Modeling the effect of plume-rise on the transport of carbon monoxide over Africa with NCAR CAM
- 1Bay Area Environmental Research Institute, Sonoma, CA, USA
- 2NASA Ames Research Center, Moffett Field, CA, USA
- 3Center for Weather Forecasting and Climate Studies (CPTEC), INPE, Cachoeira Paulista, Brazil
Abstract. We investigated the effects of fire-induced plume-rise on the simulation of carbon monoxide (CO) over Africa and its export during SAFARI 2000 using the NCAR Community Atmosphere Model (CAM) with a CO tracer and a plume-rise parameterization scheme. The plume-rise parameterization scheme simulates the consequences of strong buoyancy of hot gases emitted from biomass burning, including both dry and cloud-associated (pyro-cumulus) lofting. The current implementation of the plume-rise parameterization scheme into the global model provides an opportunity to examine the effect of plume-rise on long-range transport. The CAM simulation with the plume-rise parameterization scheme seems to show a substantial improvement of the agreements between the modeled and aircraft-measured vertical distribution of CO over Southern Africa biomass-burning area. The plume-rise mechanism plays a crucial role in lofting biomass-burning pollutants to the middle troposphere.

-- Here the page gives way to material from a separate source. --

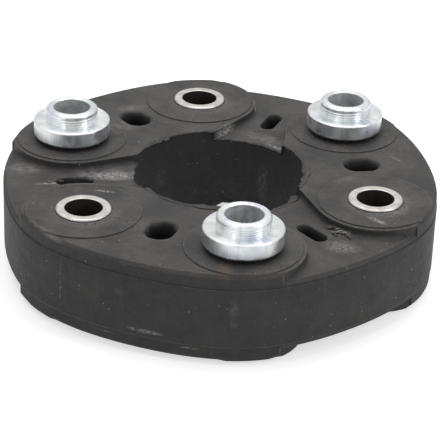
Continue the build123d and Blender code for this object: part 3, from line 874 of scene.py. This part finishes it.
# Lamps: name, place, width and height, power in watts, and the point that they face
LAMPS = (
    ("overhead", (-150, 250, 1100), (1000, 1000), 7.7, (0, 0, 0)),
    ("front strip", (-250, -900, 450), (100, 600), 0.55, (0, 0, 20)),
    ("right strip", (760, -20, 450), (120, 700), 1.6, (0, 0, 20)),
)
DIFFUSE_WORLD = 0.25  # strength of the world to diffuse rays
HORIZON_GLOSS = 0.45  # and to glossy rays near the horizon


def make_light():
    """A large soft lamp overhead, two tall weak ones, and the world.

    The world is dim to diffuse rays. To the camera it is white, and so it is to glossy rays that go up, but
    these find it greyer near the horizon, as a room is beside a light tent's open front.
    """
    for name, place, (width, height), power, aim in LAMPS:
        data = bpy.data.lights.new(name, "AREA")
        data.shape = "RECTANGLE"
        data.size, data.size_y = width * MM, height * MM
        data.energy = power
        lamp = bpy.data.objects.new(name, data)
        bpy.context.scene.collection.objects.link(lamp)
        lamp.location = np.array(place) * MM
        direction = np.array(aim, float) - np.array(place)
        lamp.rotation_euler = Vector(direction).to_track_quat("-Z", "Y").to_euler()
    world = bpy.data.worlds.new("studio")
    bpy.context.scene.world = world
    world.use_nodes = True
    tree = world.node_tree
    tree.nodes.clear()
    towards = add_node(tree, "ShaderNodeTexCoord", output="Generated")
    height = add_node(tree, SEPARATE, {0: towards}, output="Z")
    gloss = add_node(tree, RANGE, {
        "Value": height, "From Min": 0.02, "From Max": 0.35, "To Min": HORIZON_GLOSS})
    glossy = add_node(tree, LIGHT_PATH, output="Is Glossy Ray")
    strength = add_node(tree, MATH, {0: glossy, 1: gloss}, operation="MULTIPLY")
    for ray in ("Is Camera Ray", "Is Transmission Ray"):
        white = add_node(tree, LIGHT_PATH, output=ray)
        strength = add_node(tree, MATH, {0: strength, 1: white}, operation="MAXIMUM")
    strength = add_node(tree, MATH, {0: strength, 1: DIFFUSE_WORLD}, operation="MAXIMUM")
    background = add_node(tree, "ShaderNodeBackground", {"Color": (1, 1, 1, 1), "Strength": strength})
    add_node(tree, "ShaderNodeOutputWorld", {"Surface": background})


make_camera()
make_stage()
make_light()
rubber_skin()
sleeve_lips()
bore_flash()
step_coves()
pocket_mouths()
torn_flash()
for bolt_number in range(1, BOLT_COUNT + 1):
    sleeve(bolt_number)
for bolt_number in COLLAR_BOLTS:
    collar(bolt_number)
carried_over_nodes()

bpy.context.scene.view_settings.view_transform = "Standard"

In the presence of deep convection we found that the plume-rise mechanism results in a decrease of CO concentration in the upper troposphere. The plume-rise depletes the boundary layer, and thus leaves lower concentrations of CO to be lofted by the deep convection process. The effect of the plume-rise on free troposphere CO concentration is more important for the source area (short-distance transport) than for remote areas (long-distance transport). A budget analysis of CO burden over Southern Africa reveals the plume-rise process to have a similar impact as the chemical production of CO by OH and CH4. In addition, the plume-rise process has an minor impact on the regional export. These results further confirm and extend previous findings in a regional model study. Effective lofting of large concentration of CO by the plume-rise mechanism also has implications for local air quality forecasting in areas affected by other fire-related pollutants.